La violenza non ha genere, ha solo vittime
- Simone Marchetti
- 6 feb 2024
- Tempo di lettura: 3 min
Aggiornamento: 12 apr
In questi giorni, le bacheche si riempiono di frasi come "Nel 2024 dobbiamo ancora sopportare tutto questo?". E ogni volta che leggo quelle parole, dentro di me si accende qualcosa. Un misto di rabbia, tristezza e incredulità. Come se il dolore, l’ingiustizia e la violenza fossero una novità di oggi. Come se davvero bastasse il passare degli anni per guarire ciò che è marcio nell’animo umano.
La verità è che non siamo migliori di ieri. Forse lo siamo in alcune cose, ma in tante altre, troppe, abbiamo fatto passi indietro. Ci illudiamo che la civiltà coincida con la tecnologia, con la velocità, con le leggi scritte. Ma l’evoluzione vera – quella che conta – è quella che riguarda il cuore, la coscienza, la capacità di stare al mondo. E lì, siamo ancora troppo spesso primitivi.

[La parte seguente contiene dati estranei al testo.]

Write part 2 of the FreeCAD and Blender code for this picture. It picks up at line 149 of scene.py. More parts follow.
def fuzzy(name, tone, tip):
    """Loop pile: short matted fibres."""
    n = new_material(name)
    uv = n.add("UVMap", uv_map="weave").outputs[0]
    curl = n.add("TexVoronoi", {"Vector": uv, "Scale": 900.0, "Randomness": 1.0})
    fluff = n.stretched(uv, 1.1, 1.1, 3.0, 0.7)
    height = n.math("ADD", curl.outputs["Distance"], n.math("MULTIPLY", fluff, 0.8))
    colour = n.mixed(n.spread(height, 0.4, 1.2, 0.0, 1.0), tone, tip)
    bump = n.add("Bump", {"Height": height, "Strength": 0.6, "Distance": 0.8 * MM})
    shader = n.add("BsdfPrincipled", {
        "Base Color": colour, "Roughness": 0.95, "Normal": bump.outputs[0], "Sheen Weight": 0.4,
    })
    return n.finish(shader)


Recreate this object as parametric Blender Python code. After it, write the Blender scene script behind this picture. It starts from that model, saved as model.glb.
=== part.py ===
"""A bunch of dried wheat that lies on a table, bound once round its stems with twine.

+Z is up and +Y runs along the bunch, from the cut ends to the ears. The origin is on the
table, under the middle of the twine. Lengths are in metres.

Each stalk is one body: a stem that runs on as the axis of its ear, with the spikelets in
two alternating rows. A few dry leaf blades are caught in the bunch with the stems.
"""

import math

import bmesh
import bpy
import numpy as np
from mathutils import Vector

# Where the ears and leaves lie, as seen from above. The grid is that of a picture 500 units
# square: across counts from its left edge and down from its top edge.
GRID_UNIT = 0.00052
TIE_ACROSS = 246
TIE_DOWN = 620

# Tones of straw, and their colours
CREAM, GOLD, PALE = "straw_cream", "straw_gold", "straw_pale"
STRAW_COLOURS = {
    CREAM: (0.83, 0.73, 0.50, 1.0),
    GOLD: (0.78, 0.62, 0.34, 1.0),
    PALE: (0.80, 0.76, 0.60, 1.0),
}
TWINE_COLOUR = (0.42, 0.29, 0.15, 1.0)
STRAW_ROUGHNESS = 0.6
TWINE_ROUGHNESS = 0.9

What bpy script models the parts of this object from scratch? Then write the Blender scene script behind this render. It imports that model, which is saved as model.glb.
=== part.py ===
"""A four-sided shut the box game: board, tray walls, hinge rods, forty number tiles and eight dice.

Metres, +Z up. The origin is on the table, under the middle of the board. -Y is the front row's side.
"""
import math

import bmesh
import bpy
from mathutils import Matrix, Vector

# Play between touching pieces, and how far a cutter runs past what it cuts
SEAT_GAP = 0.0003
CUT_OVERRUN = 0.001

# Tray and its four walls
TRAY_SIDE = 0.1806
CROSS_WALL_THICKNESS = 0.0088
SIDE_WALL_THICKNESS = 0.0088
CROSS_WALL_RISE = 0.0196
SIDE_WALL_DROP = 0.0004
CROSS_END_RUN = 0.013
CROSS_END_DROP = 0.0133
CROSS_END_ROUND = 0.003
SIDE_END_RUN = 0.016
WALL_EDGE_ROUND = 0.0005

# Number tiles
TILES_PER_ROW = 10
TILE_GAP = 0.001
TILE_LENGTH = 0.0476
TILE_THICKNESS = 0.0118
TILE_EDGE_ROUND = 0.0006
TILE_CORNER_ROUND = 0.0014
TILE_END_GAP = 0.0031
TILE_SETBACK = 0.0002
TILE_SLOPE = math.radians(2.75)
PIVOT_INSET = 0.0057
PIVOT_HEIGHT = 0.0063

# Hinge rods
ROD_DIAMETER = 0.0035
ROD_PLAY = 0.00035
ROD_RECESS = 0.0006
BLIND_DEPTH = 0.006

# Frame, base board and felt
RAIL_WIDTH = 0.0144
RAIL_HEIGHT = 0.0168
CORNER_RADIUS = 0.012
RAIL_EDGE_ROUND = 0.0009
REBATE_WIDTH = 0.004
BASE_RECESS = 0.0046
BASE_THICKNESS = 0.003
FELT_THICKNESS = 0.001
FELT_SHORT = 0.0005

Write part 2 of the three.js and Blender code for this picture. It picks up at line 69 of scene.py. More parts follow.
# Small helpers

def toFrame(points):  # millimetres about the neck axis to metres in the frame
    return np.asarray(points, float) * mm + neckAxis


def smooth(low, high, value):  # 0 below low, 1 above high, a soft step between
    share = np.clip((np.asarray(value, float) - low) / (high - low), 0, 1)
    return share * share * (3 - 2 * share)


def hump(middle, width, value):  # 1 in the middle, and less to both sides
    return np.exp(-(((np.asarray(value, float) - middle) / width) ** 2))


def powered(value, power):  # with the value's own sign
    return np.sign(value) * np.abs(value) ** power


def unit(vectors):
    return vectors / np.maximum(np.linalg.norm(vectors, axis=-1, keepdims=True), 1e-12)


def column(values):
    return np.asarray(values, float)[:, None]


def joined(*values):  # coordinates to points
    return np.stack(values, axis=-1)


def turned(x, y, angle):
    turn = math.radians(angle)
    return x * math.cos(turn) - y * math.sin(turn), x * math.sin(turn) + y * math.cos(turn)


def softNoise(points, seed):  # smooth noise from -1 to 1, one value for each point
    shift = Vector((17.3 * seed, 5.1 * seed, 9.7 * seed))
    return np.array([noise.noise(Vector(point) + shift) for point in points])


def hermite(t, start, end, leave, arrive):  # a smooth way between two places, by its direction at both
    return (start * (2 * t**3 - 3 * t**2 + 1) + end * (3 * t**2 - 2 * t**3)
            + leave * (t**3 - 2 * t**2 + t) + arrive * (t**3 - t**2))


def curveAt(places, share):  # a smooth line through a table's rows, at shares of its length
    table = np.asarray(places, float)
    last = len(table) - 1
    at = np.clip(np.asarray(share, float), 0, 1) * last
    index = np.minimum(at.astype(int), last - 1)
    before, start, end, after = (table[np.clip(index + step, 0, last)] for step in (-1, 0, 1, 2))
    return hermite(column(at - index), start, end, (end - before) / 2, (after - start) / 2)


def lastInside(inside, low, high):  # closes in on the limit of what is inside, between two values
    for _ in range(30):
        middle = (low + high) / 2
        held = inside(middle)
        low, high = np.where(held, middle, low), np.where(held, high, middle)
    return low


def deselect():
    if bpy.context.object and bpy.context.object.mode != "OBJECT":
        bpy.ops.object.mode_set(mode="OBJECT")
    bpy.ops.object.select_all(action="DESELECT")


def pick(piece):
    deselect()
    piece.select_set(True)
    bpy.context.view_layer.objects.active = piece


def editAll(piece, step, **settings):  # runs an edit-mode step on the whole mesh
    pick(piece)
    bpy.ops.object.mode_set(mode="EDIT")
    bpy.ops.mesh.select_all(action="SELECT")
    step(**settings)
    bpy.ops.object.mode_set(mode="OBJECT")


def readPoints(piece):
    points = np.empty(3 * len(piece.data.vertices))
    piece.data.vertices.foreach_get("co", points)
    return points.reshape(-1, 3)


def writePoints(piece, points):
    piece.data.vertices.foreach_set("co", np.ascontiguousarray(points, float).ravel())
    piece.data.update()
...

Si cerca un colpevole collettivo: il patriarcato, la cultura, l’uomo. E ci si scaglia contro tutto e tutti come se bastasse questo a cambiare le cose. Ma la realtà è un’altra, più cruda, più semplice, più difficile da digerire: la violenza non ha genere. Ha solo colpevoli. E vittime.
La storia è piena di persone buone e persone cattive, donne e uomini, vecchi e giovani, potenti e poveri. Non serve un nemico astratto. Serve il coraggio di guardare in faccia chi sbaglia e dirgli: “Tu sei il problema. Non il tuo sesso, non la tua cultura. Tu, come individuo.”
Ogni volta che una donna viene uccisa – come è successo a Giulia, come succede purtroppo ogni pochi giorni – ci indigniamo. E va bene. È giusto. Ma poi, passato il clamore, torniamo a indossare le maschere del buonismo, della tolleranza, della giustizia “per tutti”. E chi sbaglia, resta spesso impunito o giustificato.
Ci siamo abituati alla logica dell’ondata: un femminicidio ci colpisce, urliamo, piangiamo, facciamo fiaccolate… e poi ci dimentichiamo. Fino al prossimo. Ma questa è solo anestesia temporanea. Non è una cura.
Il male non si combatte con le emozioni del momento. Si combatte con fermezza. Con lucidità. Con una giustizia che non tentenna. Le mele marce non vanno compatite. Vanno tolte dal cesto, prima che marciscano tutto il resto. Non serve odio. Serve determinazione. Chirurgica. Pulita. Inequivocabile.
E no, non voglio banalizzare. Non sto dicendo che la cultura, l’educazione, la società non abbiano responsabilità. Ma le responsabilità vanno trattate con intelligenza, non con ideologia. Non serve insegnare il rispetto “per le donne”, serve insegnare il rispetto. Per tutti. A prescindere. Perché ogni volta che si fa una classifica su chi merita più tutela, più compassione, più attenzione, si perde il senso stesso della giustizia.
La narrazione, spesso, è tossica. E polarizzata. L’uomo diventa carnefice per definizione, la donna vittima per statuto. Ma non è sempre così. Ci sono uomini abusati, umiliati, uccisi, che non fanno notizia. Perché non rientrano nello schema. E così il dolore si nasconde, si nega, si cancella.
Ma il dolore non è selettivo. Non ha bandiere. È dolore. Punto.
E no, non sono rassegnato. Sono lucidamente consapevole. So che il male esiste e continuerà a esistere. Ma so anche che possiamo fare di più. Dobbiamo fare di più. Ma non urlando slogan o cercando colpevoli collettivi. Dobbiamo farlo guardando negli occhi chi sbaglia e agendo, senza alibi, senza esitazioni.
Non serve un mondo perfetto. Serve un mondo più giusto. E la giustizia, quella vera, non è cieca. È vigile. È presente. È pronta.
Smettiamola di dividere. Iniziamo a scegliere: tra ciò che è giusto e ciò che non lo è. Tra chi costruisce e chi distrugge. Tra chi ama e chi ferisce.
E allora, forse, davvero, potremo dire che qualcosa è cambiato.